Above-ground biomass estimation at tree and stand level for short rotation plantations of Eucalyptus nitens (Deane & Maiden) Maiden in Northwest Spain

Above-ground allometric biomass and BEF equations were developed in Eucalyptus nitens crops, in age sequence from 2 to 5 years and tree density between 2300 and 5600 ha−1. All models were fitted for crown, stem and total above-ground biomass at tree and stand level and explained a high percentage of data variability (R2adj > 0.90). Biomass Expansion Factors (BEFs) were calculated for all categories and showed great variation, mainly for crown and total biomass. BEFs and stand-tree variable behaviour was analysed to develop BEF models to improve the predictions of constant BEF calculated here.
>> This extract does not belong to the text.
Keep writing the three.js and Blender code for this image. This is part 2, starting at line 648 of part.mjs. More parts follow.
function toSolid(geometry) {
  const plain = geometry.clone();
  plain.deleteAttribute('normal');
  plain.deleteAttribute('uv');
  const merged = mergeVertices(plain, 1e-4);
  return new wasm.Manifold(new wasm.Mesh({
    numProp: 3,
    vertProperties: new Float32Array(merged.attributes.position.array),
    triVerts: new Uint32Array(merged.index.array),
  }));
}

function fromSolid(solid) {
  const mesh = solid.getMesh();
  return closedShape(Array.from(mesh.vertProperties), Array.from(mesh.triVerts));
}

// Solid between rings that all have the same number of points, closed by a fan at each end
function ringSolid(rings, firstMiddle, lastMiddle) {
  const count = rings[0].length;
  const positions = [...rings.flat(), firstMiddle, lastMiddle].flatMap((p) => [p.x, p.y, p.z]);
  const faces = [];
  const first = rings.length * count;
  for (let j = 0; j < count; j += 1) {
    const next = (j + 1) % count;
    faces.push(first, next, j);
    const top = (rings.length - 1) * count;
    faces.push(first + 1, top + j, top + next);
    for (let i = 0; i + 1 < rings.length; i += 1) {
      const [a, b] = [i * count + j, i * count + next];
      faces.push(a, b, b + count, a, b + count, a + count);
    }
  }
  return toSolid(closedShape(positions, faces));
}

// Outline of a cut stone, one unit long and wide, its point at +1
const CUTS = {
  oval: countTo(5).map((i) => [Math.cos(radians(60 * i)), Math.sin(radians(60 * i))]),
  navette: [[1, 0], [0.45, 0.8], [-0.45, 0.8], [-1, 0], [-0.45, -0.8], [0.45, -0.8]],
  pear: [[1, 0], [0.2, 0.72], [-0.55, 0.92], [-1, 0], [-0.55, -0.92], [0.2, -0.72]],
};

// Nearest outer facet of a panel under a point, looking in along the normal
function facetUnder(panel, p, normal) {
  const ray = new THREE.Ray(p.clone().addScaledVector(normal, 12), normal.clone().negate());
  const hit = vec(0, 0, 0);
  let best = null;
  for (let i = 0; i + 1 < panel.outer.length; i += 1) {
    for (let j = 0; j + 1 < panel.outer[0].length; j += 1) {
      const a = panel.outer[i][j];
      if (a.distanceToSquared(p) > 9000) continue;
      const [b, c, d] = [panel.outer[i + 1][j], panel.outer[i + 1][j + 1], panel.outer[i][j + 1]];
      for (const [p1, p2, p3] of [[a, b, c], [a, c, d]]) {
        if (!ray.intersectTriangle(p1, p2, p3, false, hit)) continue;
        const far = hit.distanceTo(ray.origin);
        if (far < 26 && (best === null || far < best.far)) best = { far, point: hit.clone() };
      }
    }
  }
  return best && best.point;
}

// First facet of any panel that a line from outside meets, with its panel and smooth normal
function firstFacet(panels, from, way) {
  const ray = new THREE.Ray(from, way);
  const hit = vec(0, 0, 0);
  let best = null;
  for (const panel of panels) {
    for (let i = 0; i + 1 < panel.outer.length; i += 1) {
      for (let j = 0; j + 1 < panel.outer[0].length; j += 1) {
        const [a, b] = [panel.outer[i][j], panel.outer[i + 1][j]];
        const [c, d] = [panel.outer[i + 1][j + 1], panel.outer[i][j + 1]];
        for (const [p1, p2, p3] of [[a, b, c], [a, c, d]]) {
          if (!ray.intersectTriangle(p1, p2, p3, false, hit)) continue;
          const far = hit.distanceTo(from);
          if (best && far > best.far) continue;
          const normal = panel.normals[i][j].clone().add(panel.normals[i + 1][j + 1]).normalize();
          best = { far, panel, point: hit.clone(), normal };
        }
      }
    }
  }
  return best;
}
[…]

Although all studied variables had significant relationships with BEF, dominant height showed the closest correlation with the crown and total biomass, the equations explaining 99% of biomass variability. Quadratic mean diameter, basal area and age were selected for the stem model. They explained more than 87% of the stem biomass variability. The comparison of the three approaches, biomass and BEF equations and constant BEFs, showed that biomass equations provided the most accurate predictions for stem and total components, followed by BEF equations. Constant BEFs proved the least accurate method for estimating biomass and only provided satisfactory results in relation to stem biomass. In contrast, for the crown component, BEF equations provided slightly more accuracy predictions than biomass equations. The best methodology for biomass production estimation depends on available resources and the level of required accuracy; however, our results suggest that constant BEF should be avoided whenever possible, at least for crown and total aerial biomass.